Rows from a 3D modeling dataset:
━━━━━━━━━━━━━━━━━━━━━━━━━━━━━━
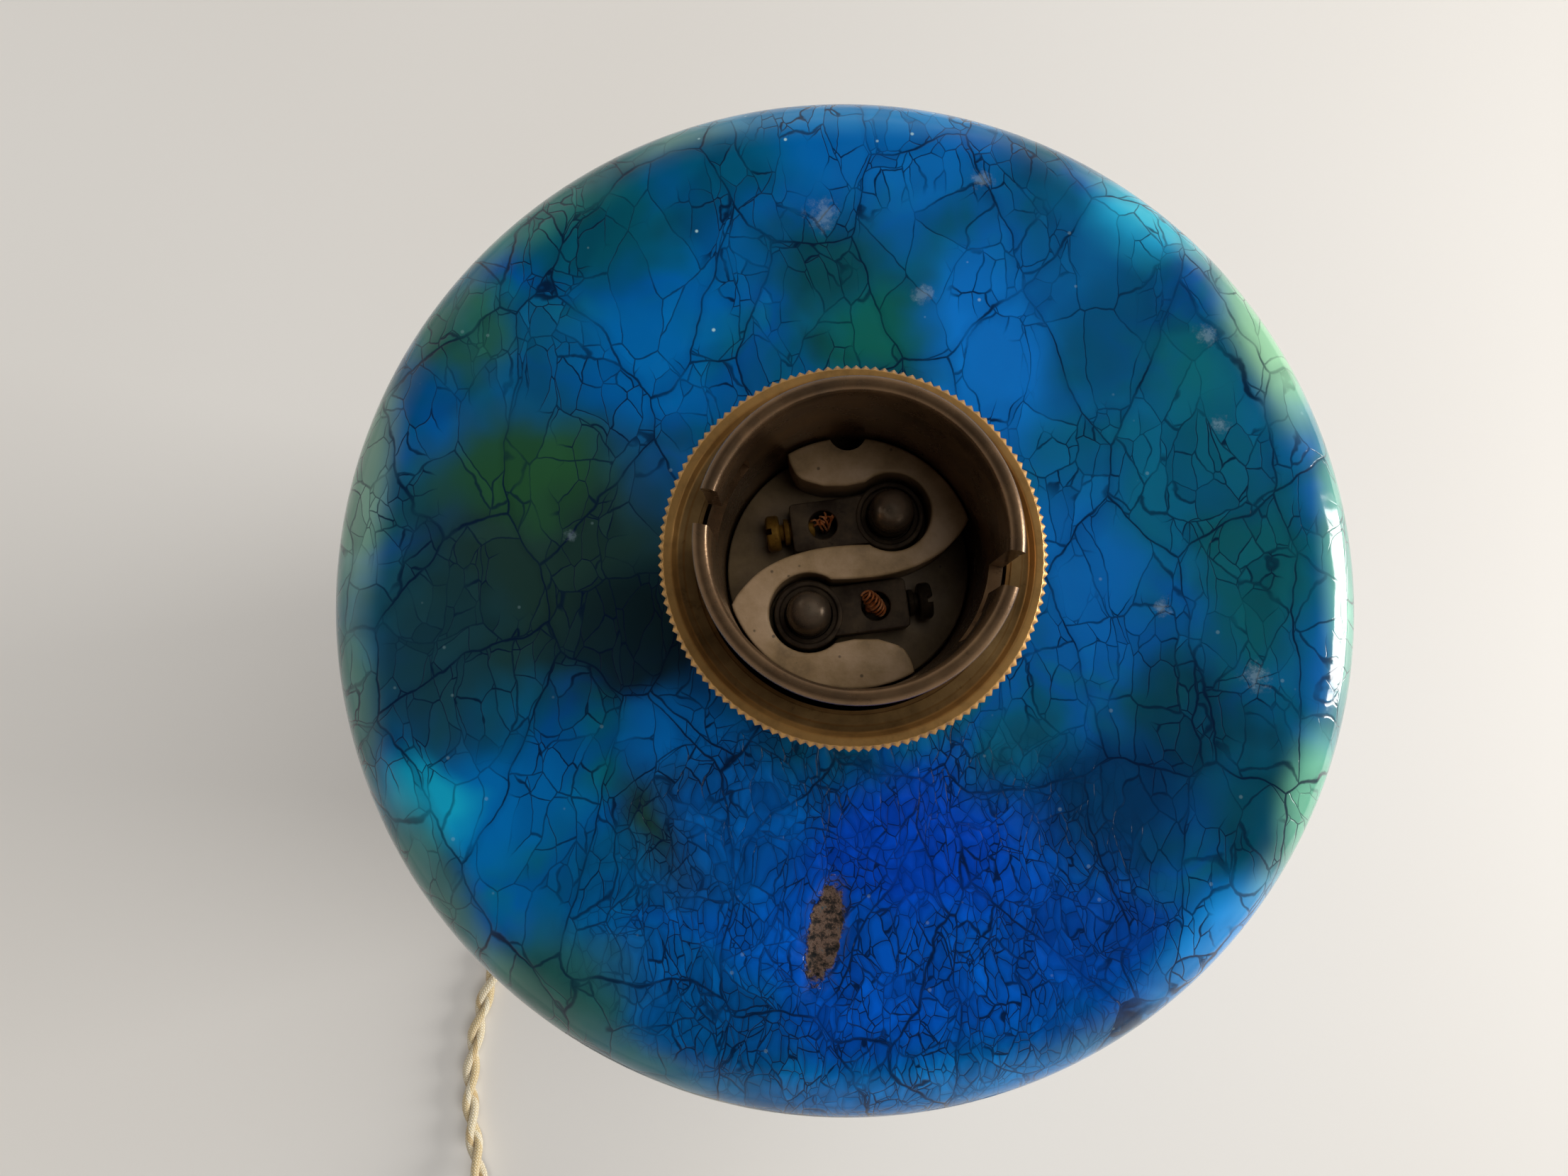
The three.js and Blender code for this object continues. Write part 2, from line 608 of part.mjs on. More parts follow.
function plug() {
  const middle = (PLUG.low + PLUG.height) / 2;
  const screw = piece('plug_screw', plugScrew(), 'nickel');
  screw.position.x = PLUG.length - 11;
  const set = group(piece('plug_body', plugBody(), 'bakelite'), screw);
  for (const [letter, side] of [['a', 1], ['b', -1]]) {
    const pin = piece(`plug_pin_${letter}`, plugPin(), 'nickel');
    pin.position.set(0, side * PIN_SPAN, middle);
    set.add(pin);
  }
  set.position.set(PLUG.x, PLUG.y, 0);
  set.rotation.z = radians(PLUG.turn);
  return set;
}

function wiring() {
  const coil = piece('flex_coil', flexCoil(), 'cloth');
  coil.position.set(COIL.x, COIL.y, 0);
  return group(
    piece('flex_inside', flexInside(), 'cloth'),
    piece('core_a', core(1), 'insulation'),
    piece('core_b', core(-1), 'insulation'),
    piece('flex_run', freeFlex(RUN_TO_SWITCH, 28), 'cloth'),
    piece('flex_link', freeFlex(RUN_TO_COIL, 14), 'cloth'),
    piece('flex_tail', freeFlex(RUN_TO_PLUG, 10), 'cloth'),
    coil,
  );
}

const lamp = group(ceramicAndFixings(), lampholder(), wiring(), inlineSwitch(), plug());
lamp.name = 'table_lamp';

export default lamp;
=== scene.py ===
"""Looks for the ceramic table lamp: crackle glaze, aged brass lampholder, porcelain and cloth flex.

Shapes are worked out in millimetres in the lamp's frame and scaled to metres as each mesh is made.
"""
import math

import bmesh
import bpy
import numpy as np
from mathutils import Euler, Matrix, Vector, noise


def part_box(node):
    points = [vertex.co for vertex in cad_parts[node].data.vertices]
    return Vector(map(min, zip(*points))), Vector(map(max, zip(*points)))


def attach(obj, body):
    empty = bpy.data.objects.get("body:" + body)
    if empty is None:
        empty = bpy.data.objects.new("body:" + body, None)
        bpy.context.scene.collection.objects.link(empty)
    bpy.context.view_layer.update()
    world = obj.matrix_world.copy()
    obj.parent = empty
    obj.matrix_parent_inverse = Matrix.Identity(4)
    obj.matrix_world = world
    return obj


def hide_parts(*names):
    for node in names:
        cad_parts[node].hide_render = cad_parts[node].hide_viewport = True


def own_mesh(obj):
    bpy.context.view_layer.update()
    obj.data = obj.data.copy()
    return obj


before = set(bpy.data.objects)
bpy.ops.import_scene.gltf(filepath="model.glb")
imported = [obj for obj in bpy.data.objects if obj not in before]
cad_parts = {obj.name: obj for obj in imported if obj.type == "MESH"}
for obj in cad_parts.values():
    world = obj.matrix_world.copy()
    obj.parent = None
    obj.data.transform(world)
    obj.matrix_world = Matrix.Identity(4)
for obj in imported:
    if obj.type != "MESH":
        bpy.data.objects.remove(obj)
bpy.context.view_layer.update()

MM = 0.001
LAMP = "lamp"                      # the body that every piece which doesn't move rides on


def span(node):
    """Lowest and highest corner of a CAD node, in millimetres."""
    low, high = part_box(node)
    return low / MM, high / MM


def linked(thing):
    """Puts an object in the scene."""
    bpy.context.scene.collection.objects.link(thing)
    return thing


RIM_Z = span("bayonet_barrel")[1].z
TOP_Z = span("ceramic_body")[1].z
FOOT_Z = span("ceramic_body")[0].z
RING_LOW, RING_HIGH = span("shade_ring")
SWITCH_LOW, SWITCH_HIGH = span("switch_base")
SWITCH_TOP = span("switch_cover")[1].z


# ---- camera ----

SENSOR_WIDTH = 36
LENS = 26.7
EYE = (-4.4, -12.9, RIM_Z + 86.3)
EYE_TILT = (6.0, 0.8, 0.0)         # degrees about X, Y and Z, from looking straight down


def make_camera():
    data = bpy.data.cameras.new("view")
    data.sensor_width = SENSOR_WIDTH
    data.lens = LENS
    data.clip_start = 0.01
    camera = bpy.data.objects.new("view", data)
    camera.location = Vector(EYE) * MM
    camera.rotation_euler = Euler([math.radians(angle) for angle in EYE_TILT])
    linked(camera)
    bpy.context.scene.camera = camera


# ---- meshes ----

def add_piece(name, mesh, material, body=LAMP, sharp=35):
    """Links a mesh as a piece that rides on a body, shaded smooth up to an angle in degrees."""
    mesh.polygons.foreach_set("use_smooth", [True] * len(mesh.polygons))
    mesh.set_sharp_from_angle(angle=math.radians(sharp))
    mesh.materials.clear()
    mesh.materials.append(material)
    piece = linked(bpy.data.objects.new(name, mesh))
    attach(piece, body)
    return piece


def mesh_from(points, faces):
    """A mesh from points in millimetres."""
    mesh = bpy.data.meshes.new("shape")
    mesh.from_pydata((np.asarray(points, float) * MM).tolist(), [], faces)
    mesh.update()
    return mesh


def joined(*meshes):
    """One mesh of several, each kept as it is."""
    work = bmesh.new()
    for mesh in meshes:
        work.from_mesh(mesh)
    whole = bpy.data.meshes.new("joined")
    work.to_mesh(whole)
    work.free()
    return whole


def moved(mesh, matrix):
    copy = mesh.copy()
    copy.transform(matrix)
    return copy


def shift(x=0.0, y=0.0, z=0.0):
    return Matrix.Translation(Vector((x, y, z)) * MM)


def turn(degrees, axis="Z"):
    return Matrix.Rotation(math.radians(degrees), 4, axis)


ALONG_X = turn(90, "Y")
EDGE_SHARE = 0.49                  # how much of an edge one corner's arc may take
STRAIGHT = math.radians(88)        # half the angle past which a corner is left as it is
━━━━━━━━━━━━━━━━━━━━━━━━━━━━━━
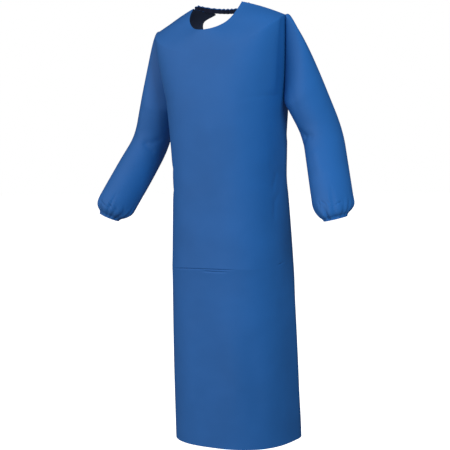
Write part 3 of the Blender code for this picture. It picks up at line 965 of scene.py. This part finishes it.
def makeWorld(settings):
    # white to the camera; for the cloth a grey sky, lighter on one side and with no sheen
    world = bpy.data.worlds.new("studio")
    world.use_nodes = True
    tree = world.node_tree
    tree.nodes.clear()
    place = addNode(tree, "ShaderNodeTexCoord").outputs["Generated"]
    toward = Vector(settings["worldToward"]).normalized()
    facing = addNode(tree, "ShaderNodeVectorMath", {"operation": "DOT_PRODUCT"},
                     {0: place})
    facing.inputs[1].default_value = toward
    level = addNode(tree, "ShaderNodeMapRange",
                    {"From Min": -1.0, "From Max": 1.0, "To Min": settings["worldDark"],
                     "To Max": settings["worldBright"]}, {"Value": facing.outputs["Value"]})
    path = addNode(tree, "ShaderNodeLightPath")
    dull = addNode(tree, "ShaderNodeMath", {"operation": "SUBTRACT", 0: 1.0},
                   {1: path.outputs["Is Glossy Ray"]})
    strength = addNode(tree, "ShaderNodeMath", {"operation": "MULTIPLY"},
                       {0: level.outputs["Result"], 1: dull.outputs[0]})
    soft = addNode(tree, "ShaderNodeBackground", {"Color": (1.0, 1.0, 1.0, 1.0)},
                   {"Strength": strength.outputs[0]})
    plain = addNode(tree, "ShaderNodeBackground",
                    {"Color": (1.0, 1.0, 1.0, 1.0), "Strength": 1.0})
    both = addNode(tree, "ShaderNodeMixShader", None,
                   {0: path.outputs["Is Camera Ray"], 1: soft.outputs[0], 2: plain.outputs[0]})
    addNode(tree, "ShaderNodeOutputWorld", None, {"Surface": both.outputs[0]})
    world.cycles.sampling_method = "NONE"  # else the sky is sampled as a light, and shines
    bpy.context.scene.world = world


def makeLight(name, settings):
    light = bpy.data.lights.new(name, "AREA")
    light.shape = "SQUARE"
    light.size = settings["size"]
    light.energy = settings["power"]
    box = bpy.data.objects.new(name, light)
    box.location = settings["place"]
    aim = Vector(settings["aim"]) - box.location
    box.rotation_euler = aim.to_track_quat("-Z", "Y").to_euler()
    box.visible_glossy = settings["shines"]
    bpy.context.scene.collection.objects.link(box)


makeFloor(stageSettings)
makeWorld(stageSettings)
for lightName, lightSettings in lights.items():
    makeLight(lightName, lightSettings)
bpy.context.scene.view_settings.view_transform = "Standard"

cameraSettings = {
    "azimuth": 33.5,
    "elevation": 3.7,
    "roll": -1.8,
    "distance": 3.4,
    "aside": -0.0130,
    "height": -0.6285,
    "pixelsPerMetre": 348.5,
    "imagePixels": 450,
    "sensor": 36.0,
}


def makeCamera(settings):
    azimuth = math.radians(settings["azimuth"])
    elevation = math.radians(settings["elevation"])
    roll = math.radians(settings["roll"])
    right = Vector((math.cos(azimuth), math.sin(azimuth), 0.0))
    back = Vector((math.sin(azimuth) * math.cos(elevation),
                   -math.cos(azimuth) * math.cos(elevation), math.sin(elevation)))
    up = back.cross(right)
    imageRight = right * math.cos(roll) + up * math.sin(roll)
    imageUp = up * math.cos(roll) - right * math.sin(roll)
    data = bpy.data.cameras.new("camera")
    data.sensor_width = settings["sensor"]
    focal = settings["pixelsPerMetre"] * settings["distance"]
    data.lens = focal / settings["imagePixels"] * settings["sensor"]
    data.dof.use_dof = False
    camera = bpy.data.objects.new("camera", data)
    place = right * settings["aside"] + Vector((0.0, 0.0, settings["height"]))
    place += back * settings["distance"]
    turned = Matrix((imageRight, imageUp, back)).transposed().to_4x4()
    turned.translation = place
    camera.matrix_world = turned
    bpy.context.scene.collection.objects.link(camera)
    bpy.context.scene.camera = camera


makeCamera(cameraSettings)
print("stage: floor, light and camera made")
━━━━━━━━━━━━━━━━━━━━━━━━━━━━━━
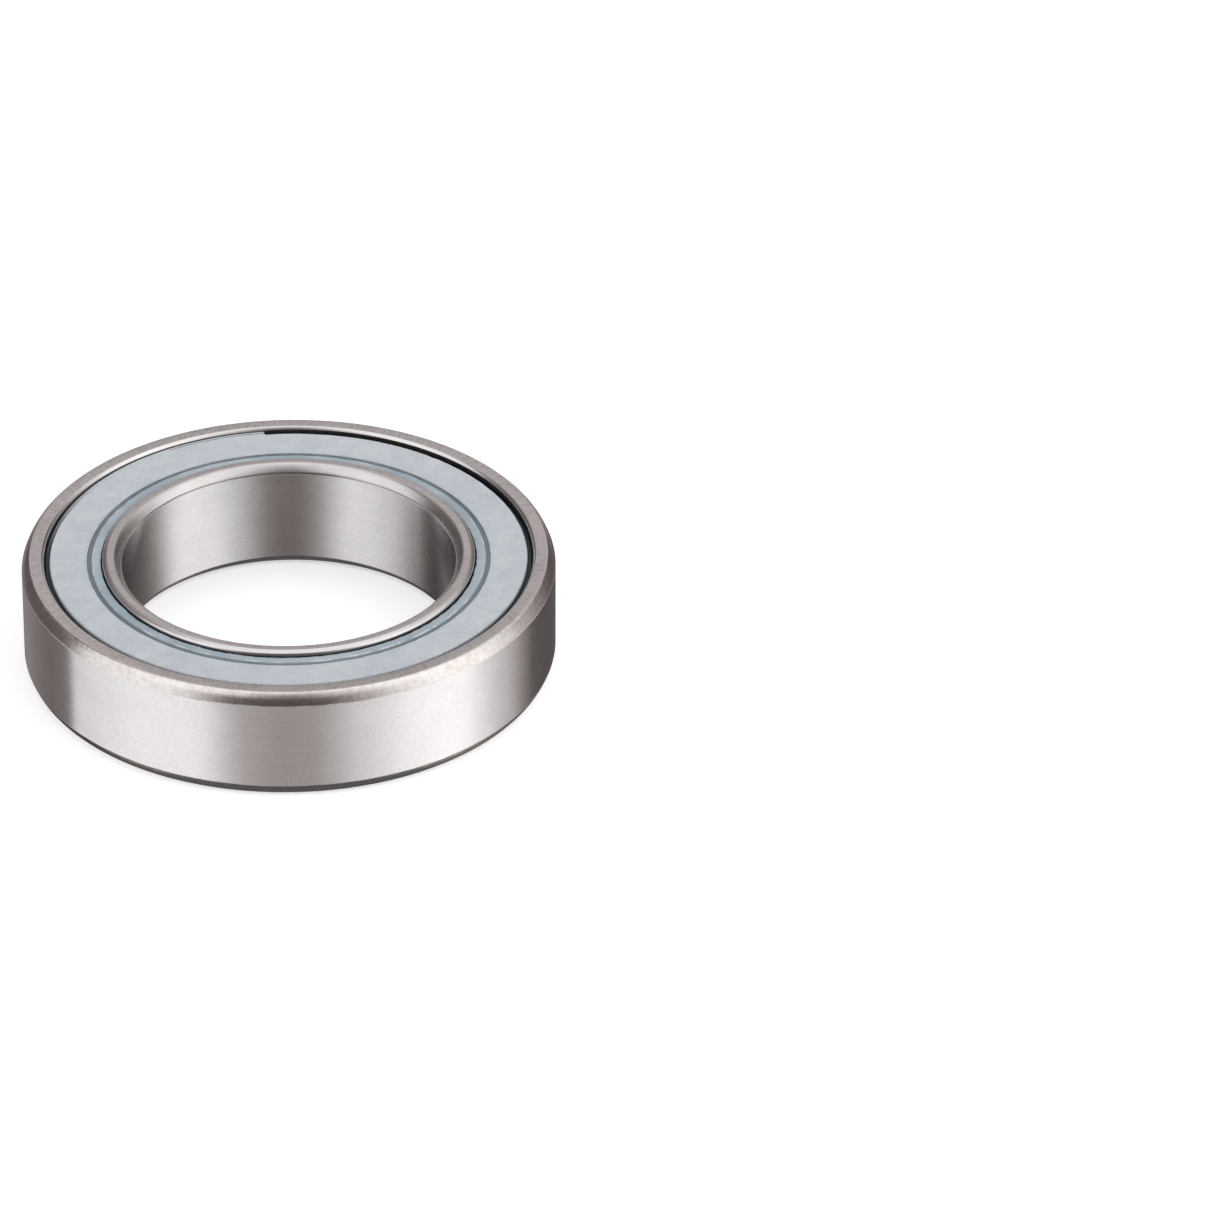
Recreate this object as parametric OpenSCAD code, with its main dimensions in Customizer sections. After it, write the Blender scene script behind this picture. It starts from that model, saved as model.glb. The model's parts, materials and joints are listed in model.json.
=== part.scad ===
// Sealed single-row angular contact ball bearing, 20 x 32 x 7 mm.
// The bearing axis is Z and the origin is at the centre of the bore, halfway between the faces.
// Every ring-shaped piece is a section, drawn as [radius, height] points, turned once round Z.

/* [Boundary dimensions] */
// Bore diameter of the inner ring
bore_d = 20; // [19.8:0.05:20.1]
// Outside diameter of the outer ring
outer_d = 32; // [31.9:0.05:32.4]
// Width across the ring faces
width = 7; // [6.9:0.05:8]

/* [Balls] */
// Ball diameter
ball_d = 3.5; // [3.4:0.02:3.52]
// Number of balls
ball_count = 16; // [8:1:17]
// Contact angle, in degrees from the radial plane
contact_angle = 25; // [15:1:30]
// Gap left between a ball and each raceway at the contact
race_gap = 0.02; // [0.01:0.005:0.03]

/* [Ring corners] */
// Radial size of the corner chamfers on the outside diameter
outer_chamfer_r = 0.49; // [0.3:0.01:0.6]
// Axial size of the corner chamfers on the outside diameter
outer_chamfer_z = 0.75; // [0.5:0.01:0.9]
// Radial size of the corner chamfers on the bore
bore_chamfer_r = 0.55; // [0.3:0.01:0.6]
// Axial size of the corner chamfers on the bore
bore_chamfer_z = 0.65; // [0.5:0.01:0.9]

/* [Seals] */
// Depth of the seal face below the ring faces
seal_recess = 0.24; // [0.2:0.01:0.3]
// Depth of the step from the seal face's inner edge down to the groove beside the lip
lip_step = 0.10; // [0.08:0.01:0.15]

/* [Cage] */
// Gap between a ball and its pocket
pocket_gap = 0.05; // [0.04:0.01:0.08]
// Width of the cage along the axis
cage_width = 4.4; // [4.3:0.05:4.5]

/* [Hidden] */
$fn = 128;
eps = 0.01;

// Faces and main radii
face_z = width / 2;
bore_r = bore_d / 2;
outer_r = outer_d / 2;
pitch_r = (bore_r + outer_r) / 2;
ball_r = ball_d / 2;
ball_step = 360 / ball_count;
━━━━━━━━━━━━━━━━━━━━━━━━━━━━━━
**GOAL:**
Make an exact transcription of the lines from the line with "wiring(), inlineSwitch(), plug());" through the line with "move rides on", inclusive, omitting all others.

**TASK SOLUTION:**
const lamp = group(ceramicAndFixings(), lampholder(), wiring(), inlineSwitch(), plug());
lamp.name = 'table_lamp';

export default lamp;
=== scene.py ===
"""Looks for the ceramic table lamp: crackle glaze, aged brass lampholder, porcelain and cloth flex.

Shapes are worked out in millimetres in the lamp's frame and scaled to metres as each mesh is made.
"""
import math

import bmesh
import bpy
import numpy as np
from mathutils import Euler, Matrix, Vector, noise


def part_box(node):
    points = [vertex.co for vertex in cad_parts[node].data.vertices]
    return Vector(map(min, zip(*points))), Vector(map(max, zip(*points)))


def attach(obj, body):
    empty = bpy.data.objects.get("body:" + body)
    if empty is None:
        empty = bpy.data.objects.new("body:" + body, None)
        bpy.context.scene.collection.objects.link(empty)
    bpy.context.view_layer.update()
    world = obj.matrix_world.copy()
    obj.parent = empty
    obj.matrix_parent_inverse = Matrix.Identity(4)
    obj.matrix_world = world
    return obj


def hide_parts(*names):
    for node in names:
        cad_parts[node].hide_render = cad_parts[node].hide_viewport = True


def own_mesh(obj):
    bpy.context.view_layer.update()
    obj.data = obj.data.copy()
    return obj


before = set(bpy.data.objects)
bpy.ops.import_scene.gltf(filepath="model.glb")
imported = [obj for obj in bpy.data.objects if obj not in before]
cad_parts = {obj.name: obj for obj in imported if obj.type == "MESH"}
for obj in cad_parts.values():
    world = obj.matrix_world.copy()
    obj.parent = None
    obj.data.transform(world)
    obj.matrix_world = Matrix.Identity(4)
for obj in imported:
    if obj.type != "MESH":
        bpy.data.objects.remove(obj)
bpy.context.view_layer.update()

MM = 0.001
LAMP = "lamp"                      # the body that every piece which doesn't move rides on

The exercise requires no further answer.